Mixed results for lifers’ appeal

Home Crime and Courts Mixed results for lifers’ appeal

Windhoek

An appeal against a decision by Windhoek High Court Judge Collins Parker to dismiss an application by 26 prisoners serving life sentences, who argued they are eligible for parole after serving ten years of their sentences, had mixed results in the Namibian Supreme Court. In an order made by three judges of the Supreme Court – Dave Smuts and Sylvester Mainga with Chief Justice Peter Shivute concurring – prisoners sentenced to life imprisonment before January 2014 are eligible to be considred for parole after serving 10 years of their sentence. Life sentence prisoners involved in the case are Steve “Ricco” Kamahere, Johannes Witbooi, who was sentenced in March 1988, Andries Ei-Aseb and Joseph Boois, who both say they were sentenced in 1992, Abed Thomas Naobeb, Paulus Shimwefeleni, Thomas Florin, Stefanus Skeyer, Hermanus Slinger, Wilbard Nankema, August Gariseb, Dawid Boois, John Kharuchab, Johannes Paulus Nghishekwa, Dawid Rooi, Patrick Somseb, John Narib, Fred Kavale, Joshua Shifiona, Joseph Hamutenya, Laurentius Koopman, Wynand Adams, Richard Bloodstaan, and Linus Jonas.
Witbooi is the only former death sentence prisoner in the group. He was given the death penalty for his involvement in a triple murder in which his employer’s wife and her two grandchildren were murdered at a farm in the Rehoboth District in February 1987. However, the South African State President commuted his sentence to life imprisonment in February 1989. At issue in the appeal is the regime applicable to offenders serving sentences of life imprisonment and in particular when they may be eligible for parole.
The prisoners who were sentenced to life imprisonment between 1992 and 2003 wanted the Supreme Court to declare that a life sentence maxes at 20 years and that they are eligible for parole after serving half of that sentence, namely 10 years.

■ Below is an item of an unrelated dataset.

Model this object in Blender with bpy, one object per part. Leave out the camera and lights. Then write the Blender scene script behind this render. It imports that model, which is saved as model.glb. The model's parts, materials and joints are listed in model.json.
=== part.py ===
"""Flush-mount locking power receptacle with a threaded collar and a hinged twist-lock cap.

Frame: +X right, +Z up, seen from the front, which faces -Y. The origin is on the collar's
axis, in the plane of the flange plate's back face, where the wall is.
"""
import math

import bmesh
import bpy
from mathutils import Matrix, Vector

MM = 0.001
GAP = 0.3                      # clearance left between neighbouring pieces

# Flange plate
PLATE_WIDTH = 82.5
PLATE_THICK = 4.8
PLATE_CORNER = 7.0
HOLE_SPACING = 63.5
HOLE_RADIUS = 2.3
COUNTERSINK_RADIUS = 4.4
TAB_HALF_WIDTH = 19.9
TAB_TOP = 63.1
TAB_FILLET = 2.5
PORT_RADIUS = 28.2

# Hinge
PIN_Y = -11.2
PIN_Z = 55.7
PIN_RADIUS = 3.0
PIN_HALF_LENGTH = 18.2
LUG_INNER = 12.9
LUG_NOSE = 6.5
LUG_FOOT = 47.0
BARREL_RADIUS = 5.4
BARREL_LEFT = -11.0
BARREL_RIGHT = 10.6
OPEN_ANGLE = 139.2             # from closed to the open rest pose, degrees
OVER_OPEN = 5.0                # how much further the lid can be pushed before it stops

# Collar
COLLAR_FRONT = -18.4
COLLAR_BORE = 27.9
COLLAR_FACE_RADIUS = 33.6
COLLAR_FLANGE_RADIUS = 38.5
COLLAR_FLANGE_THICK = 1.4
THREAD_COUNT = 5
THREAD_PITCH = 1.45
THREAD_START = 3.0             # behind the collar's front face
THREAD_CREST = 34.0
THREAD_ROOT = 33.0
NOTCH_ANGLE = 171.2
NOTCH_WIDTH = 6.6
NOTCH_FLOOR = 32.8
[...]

They wanted a declaratory order that 20 years must be the maximum term of imprisonment for any offender sentenced to life imprisonment in terms of the Prisons Act No. 8 of 1959; and an order declaring 10 years to be the minimum period of imprisonment for any offender sentenced to life imprisonment in terms of the Prisons Act No. 8 of 1959, before becoming eligible for parole.
The prisoners categorised themselves into three distinct groups with 23 of them that were sentenced prior to the repeal of the 1959 Act by the Prisons Act 17 of 1998, and two Florin (1999) and Skeyer (2003), while the third group are those where the sentencing judge recommended a specific period of imprisonment before the prisoner is eligible for parole.

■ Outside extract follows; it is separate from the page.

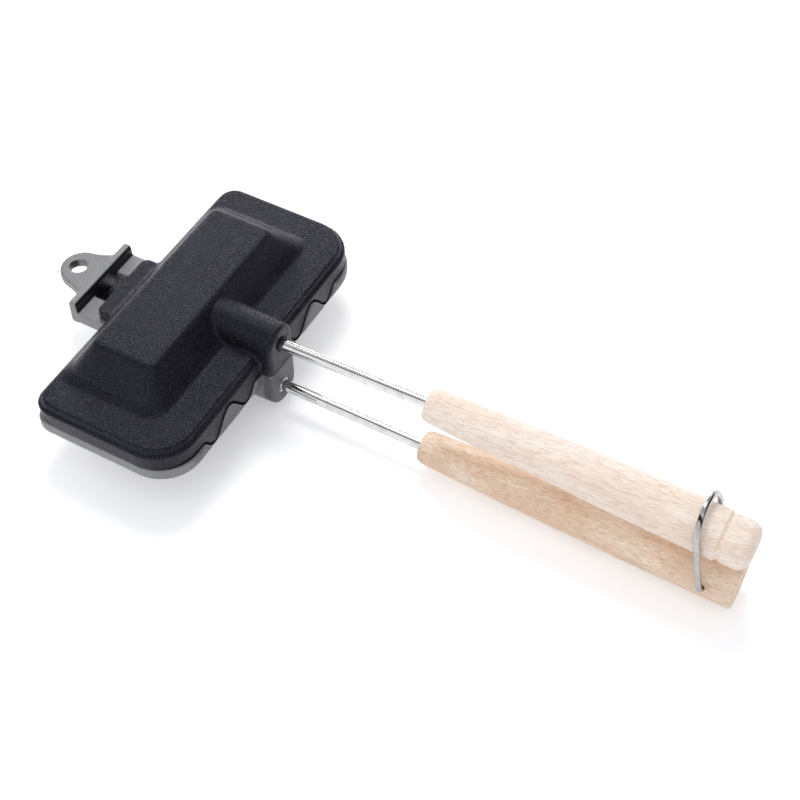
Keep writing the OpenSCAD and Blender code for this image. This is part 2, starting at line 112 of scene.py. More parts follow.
# %% A class for webs of nodes
class Web:
    """The nodes of a material or of the world."""

    def __init__(self, tree):
        self.tree = tree
        tree.nodes.clear()

    def put(self, socket, value):
        if isinstance(value, Value):
            self.tree.links.new(value.socket, socket)
        elif socket.type == "RGBA":
            socket.default_value = (*value, 1)
        else:
            socket.default_value = value

    def node(self, kind, settings=None, inputs=None, out=0):
        made = self.tree.nodes.new("ShaderNode" + kind)
        for name, value in (settings or {}).items():
            setattr(made, name, value)
        for name, value in (inputs or {}).items():
            self.put(made.inputs[name], value)
        return Value(self, made.outputs[out]) if made.outputs else made

    def maths(self, operation, *values):
        return self.node("Math", {"operation": operation}, dict(enumerate(values)))

    def part(self, at, axis):
        return self.node("SeparateXYZ", None, {0: at}, axis)

    def ease(self, value, low, high):
        """0 below low, 1 above high, and smooth between them."""
        settings = {"interpolation_type": "SMOOTHSTEP"}
        inputs = {"Value": value, "From Min": low, "From Max": high}
        return self.node("MapRange", settings, inputs, "Result")

    def blend(self, mask, first, second):
        return self.node("Mix", {"data_type": "RGBA"}, {0: mask, 6: first, 7: second}, 2)

    def sight(self):
        """1 for what the camera sees, straight or through a mirror or glass, and 0 for light."""
        mask = 0.0
        for kind in ("Camera", "Glossy", "Transmission"):
            mask = self.maths("MAXIMUM", mask, self.node("LightPath", out=f"Is {kind} Ray"))
        return mask

    def either(self, mask, first, second):
        """The first shader where the mask is 0, and the second where it is 1."""
        return self.node("MixShader", None, {0: mask, 1: first, 2: second})


node_kinds = [name for name in dir(bpy.types) if name.startswith("ShaderNode")]
print("a web can take", len(node_kinds), "kinds of node")

# %% [markdown]
# A finish adds what all the iron's materials share: a Principled shader, a place on the piece
# in millimetres, noise, scattered points and bump. What is the same all over a surface is set
# on the shader's own sockets, and what changes over it is fed to them.

# %% A class for finishes
class Finish(Web):
    """A material of the iron."""

    def __init__(self, name, **constants):
        self.material = bpy.data.materials.new(name)
        self.material.use_nodes = True
        super().__init__(self.material.node_tree)
        self.surface = self.node("BsdfPrincipled")
        self.output = self.node("OutputMaterial", None, {"Surface": self.surface})
        self.feed(**constants)

    def feed(self, **values):
        sockets = self.surface.socket.node.inputs
        for name, value in values.items():
            self.put(sockets[name.replace("_", " ").title().replace("Ior", "IOR")], value)
        return self.material

    def place(self, density=(1, 1, 1), shift=(0, 0, 0), turn=(0, 0, 0)):
        """Object coordinates in millimetres: shifted, turned, and then scaled along each axis.
        A density below 1 draws the pattern out along that axis."""
        inputs = {"Vector": self.node("TexCoord", out="Object"), "Rotation": turn}
        inputs["Location"] = [v * MM for v in shift]
        inputs["Scale"] = [MM / v for v in density]
        return self.node("Mapping", {"vector_type": "TEXTURE"}, inputs)

    def noise(self, at, scale=1.0, detail=2.0, roughness=0.5):
        inputs = {"Vector": at, "Scale": scale, "Detail": detail, "Roughness": roughness}
        return self.node("TexNoise", None, inputs, "Fac")

    def spots(self, at):
        """Distance from points that are scattered about 1 apart: 0 at a point."""
        return self.node("TexVoronoi", None, {"Vector": at, "Scale": 1.0}, "Distance")

    def bump(self, height, depth):
        """A normal from a height, where a height of 1 stands depth millimetres proud."""
        inputs = {"Height": height, "Distance": depth * MM, "Strength": 1.0}
        return self.node("Bump", None, inputs, "Normal")


print("finishes are ready to be mixed")

# %% [markdown]
# The pans are sand-cast aluminium. Both castings share a recipe: fine grains in the bump, slow
# clouds in the colour and the gloss, and paler convex edges, which Pointiness finds on a dense
# mesh: partly wear, and partly a painted highlight.

# %% What both castings share
GRAINS_PER_MM = 1.5
CLOUDS_PER_MM = 0.045
MOTTLE_FROM, MOTTLE_TO = 0.38, 0.62
EDGE_FROM, EDGE_TO = 0.525, 0.60
EDGE_RAGGED = 0.04
EDGE_WEAR_AND_HIGHLIGHT = 0.6


def casting(name, dark, pale, edge, **constants):
    cast = Finish(name, **constants)
    cast.at = cast.place()
    cast.grains = cast.noise(cast.at, GRAINS_PER_MM, roughness=0.6)
    cast.cloud = cast.noise(cast.at, CLOUDS_PER_MM, detail=3.0)
    pointed = cast.node("NewGeometry", out="Pointiness") + (cast.grains - 0.5) * EDGE_RAGGED
    cast.crest = cast.ease(pointed, EDGE_FROM, EDGE_TO)
    mottle = cast.ease(cast.cloud * 0.5 + cast.grains * 0.5, MOTTLE_FROM, MOTTLE_TO)
    cast.body = cast.blend(mottle, dark, pale)
    # Convex edges are painted paler: partly wear, partly a painted highlight.
    cast.body = cast.blend(cast.crest * EDGE_WEAR_AND_HIGHLIGHT, cast.body, edge)
    return cast


print("castings have grains, clouds and worn edges")

# %% [markdown]
# The upper pan carries a black non-stick coating. The coating itself is nearly black: its grey
# comes from what it mirrors, so the colour is very dark and the gloss does the work. Tiny metal
# flakes in it sparkle, and it mirrors the room a little bluer than it is.

# %% The black coating
COATING = (0.004, 0.004, 0.006)
COATING_PALE = (0.009, 0.009, 0.014)
# Colour of the convex edges: partly wear, partly a painted highlight.
COATING_WEAR_AND_HIGHLIGHT = (0.11, 0.11, 0.13)
COATING_ROUGH = 0.24
COATING_GRAIN = 0.3
MIRROR_TINT = (0.76, 0.74, 1.0)
FLAKE = (0.17, 0.17, 0.21)
FLAKES_PER_MM = 2.8
FLAKE_FROM, FLAKE_TO = 0.58, 0.72
FLAKES_SHOW = 0.4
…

According to the prisoners a sentence of life imprisonment imposed during the applicability of the 1959 Act meant they would serve a minimum of 20 years and would be eligible for parole after 10 years.
A directive issued by the former Interim Government before independence stated that “prisoners sentenced for life (for which the minimum period of detention is regarded as 20 years for administrative purposes) may be considered for parole after having served at least half of the minimum period”.
According to the prisoners this directive was followed until recently even after the repeal of the 1959 Act on August 1999. Despite this, they said, none of them was considered for parole. For this they sought a declaratory order that it applied to them and the consequent granting of parole. Justice Smuts who wrote the judgment found that the prisoners did establish the right to be considered for parole under the 1959 and 1998 Acts, but not under the 2012 Act that prescribed as 25 years the minimum time to be spent in detention before becoming eligible for parole combined with other conditions. He ordered the appeal to succeed in part and that the High Court order be set aside and replaced with an order that states: Save in the cases of a sentencing court recommending consideration for parole after expiration of a period longer that 10 years, appellants sentenced during the time when Act 8 of 1959 applied may be considered for placement on parole after completion of at least 10 years of their sentences.”
The judge further ordered that in cases where the sentencing court recommended periods longer than 10 years before an offender sentenced during the application of the 1959 Act may be eligible for parole, such further periods would apply. He further ordered the National Release Board to consider those appellants eligible for parole within 90 days from the date of the order.